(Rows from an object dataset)
-- -- --

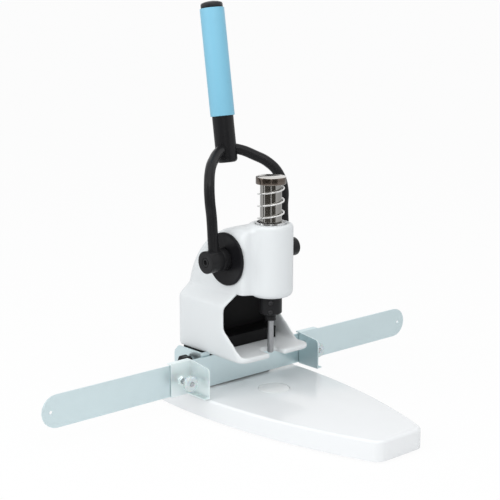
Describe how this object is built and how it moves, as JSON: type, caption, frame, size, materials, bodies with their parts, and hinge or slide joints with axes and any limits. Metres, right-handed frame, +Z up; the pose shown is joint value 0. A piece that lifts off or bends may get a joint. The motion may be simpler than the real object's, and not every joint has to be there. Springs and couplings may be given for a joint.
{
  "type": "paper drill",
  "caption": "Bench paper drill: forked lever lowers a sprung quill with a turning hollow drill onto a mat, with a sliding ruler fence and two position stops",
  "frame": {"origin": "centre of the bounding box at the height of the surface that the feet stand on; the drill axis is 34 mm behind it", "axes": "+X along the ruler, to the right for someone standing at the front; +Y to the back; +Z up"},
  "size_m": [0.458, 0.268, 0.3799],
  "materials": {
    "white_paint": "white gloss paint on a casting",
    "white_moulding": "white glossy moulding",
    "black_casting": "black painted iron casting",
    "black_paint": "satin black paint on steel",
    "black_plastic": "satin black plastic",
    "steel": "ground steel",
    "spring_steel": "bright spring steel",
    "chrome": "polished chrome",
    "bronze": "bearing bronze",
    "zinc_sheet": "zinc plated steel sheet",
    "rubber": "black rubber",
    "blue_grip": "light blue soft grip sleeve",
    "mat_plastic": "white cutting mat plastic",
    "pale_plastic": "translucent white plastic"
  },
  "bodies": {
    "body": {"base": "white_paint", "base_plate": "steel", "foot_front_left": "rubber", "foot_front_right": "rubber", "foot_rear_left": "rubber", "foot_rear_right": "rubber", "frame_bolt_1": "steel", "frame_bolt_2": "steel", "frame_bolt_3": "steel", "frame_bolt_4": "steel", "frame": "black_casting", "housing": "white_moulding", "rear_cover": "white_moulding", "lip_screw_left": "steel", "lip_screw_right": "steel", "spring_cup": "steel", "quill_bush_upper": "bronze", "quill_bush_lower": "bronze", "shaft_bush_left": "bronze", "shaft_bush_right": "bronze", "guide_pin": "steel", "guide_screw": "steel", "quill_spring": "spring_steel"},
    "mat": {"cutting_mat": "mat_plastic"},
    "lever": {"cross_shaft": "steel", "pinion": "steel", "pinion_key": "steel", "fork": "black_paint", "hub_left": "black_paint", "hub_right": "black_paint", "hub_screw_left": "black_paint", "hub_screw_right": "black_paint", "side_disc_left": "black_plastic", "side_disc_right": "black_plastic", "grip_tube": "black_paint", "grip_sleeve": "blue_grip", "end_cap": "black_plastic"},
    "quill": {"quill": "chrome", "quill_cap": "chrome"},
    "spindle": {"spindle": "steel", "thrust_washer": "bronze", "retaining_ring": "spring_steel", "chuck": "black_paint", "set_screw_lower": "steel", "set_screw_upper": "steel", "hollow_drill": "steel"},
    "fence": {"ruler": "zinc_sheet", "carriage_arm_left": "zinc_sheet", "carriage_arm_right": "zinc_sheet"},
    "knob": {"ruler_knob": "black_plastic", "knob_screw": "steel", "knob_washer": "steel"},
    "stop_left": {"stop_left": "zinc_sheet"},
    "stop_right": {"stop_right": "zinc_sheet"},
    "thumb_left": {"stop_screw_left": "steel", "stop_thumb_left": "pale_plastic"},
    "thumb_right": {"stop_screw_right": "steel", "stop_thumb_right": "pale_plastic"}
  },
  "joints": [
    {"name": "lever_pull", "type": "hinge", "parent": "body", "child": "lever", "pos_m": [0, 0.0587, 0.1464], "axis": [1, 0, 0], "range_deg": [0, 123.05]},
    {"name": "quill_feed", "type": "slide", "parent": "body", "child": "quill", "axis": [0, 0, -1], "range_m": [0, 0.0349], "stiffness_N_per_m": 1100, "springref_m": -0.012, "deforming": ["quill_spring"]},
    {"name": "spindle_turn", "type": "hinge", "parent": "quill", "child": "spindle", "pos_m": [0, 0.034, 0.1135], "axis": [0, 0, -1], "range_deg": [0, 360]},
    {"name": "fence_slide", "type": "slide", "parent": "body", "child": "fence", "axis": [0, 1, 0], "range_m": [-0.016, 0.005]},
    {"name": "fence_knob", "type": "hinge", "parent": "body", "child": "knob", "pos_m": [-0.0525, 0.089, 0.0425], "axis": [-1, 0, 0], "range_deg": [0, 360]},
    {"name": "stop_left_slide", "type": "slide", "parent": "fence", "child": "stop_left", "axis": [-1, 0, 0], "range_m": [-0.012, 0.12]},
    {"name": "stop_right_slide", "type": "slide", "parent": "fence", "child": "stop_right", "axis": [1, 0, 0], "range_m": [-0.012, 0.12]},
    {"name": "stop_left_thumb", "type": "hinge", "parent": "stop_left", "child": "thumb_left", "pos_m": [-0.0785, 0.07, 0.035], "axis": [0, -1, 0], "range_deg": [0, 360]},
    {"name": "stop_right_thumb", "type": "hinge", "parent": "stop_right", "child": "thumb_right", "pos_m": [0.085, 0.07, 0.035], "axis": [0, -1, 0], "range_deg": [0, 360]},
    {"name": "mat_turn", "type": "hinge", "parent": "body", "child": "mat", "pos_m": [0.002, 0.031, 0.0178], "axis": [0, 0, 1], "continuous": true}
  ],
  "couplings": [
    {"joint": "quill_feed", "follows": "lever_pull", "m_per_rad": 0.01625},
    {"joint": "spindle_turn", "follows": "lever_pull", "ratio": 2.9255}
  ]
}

-- -- --

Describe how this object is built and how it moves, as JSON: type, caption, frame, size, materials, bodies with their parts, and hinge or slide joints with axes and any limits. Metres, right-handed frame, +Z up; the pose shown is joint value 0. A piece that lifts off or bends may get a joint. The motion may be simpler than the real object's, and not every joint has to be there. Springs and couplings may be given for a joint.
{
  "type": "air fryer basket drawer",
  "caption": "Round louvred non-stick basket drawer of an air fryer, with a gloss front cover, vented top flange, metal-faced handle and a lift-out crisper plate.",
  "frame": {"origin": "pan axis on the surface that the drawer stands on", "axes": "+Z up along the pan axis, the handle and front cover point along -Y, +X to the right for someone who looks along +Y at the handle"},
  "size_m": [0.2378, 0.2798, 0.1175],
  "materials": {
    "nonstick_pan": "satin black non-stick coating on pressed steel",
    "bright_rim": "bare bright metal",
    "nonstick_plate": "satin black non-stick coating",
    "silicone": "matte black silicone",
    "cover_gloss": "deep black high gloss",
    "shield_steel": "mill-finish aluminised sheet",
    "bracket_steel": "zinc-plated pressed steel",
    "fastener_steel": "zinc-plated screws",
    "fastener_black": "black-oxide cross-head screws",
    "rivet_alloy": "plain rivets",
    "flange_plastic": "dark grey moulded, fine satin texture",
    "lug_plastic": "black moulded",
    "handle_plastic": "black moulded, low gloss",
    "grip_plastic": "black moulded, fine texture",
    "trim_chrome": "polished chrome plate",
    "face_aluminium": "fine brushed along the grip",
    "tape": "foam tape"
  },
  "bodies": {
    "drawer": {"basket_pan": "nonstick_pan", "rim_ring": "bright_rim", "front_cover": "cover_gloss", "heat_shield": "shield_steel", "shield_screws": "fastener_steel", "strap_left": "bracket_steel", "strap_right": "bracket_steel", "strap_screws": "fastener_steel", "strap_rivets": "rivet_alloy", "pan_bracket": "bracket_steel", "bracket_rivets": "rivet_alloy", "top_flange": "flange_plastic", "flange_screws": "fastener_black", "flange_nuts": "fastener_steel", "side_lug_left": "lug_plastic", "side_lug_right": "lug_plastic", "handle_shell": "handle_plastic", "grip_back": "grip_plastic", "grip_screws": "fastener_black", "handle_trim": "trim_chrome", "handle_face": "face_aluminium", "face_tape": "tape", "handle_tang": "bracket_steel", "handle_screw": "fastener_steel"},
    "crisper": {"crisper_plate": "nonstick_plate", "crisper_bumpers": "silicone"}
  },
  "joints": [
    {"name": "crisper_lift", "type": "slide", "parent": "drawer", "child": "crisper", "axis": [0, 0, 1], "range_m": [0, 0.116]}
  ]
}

-- -- --

GOAL:
From the listing above, pick out every line containing "frame".

TASK SOLUTION:
Describe how this object is built and how it moves, as JSON: type, caption, frame, size, materials, bodies with their parts, and hinge or slide joints with axes and any limits. Metres, right-handed frame, +Z up; the pose shown is joint value 0. A piece that lifts off or bends may get a joint. The motion may be simpler than the real object's, and not every joint has to be there. Springs and couplings may be given for a joint.
  "frame": {"origin": "centre of the bounding box at the height of the surface that the feet stand on; the drill axis is 34 mm behind it", "axes": "+X along the ruler, to the right for someone standing at the front; +Y to the back; +Z up"},
    "body": {"base": "white_paint", "base_plate": "steel", "foot_front_left": "rubber", "foot_front_right": "rubber", "foot_rear_left": "rubber", "foot_rear_right": "rubber", "frame_bolt_1": "steel", "frame_bolt_2": "steel", "frame_bolt_3": "steel", "frame_bolt_4": "steel", "frame": "black_casting", "housing": "white_moulding", "rear_cover": "white_moulding", "lip_screw_left": "steel", "lip_screw_right": "steel", "spring_cup": "steel", "quill_bush_upper": "bronze", "quill_bush_lower": "bronze", "shaft_bush_left": "bronze", "shaft_bush_right": "bronze", "guide_pin": "steel", "guide_screw": "steel", "quill_spring": "spring_steel"},
Describe how this object is built and how it moves, as JSON: type, caption, frame, size, materials, bodies with their parts, and hinge or slide joints with axes and any limits. Metres, right-handed frame, +Z up; the pose shown is joint value 0. A piece that lifts off or bends may get a joint. The motion may be simpler than the real object's, and not every joint has to be there. Springs and couplings may be given for a joint.
  "frame": {"origin": "pan axis on the surface that the drawer stands on", "axes": "+Z up along the pan axis, the handle and front cover point along -Y, +X to the right for someone who looks along +Y at the handle"},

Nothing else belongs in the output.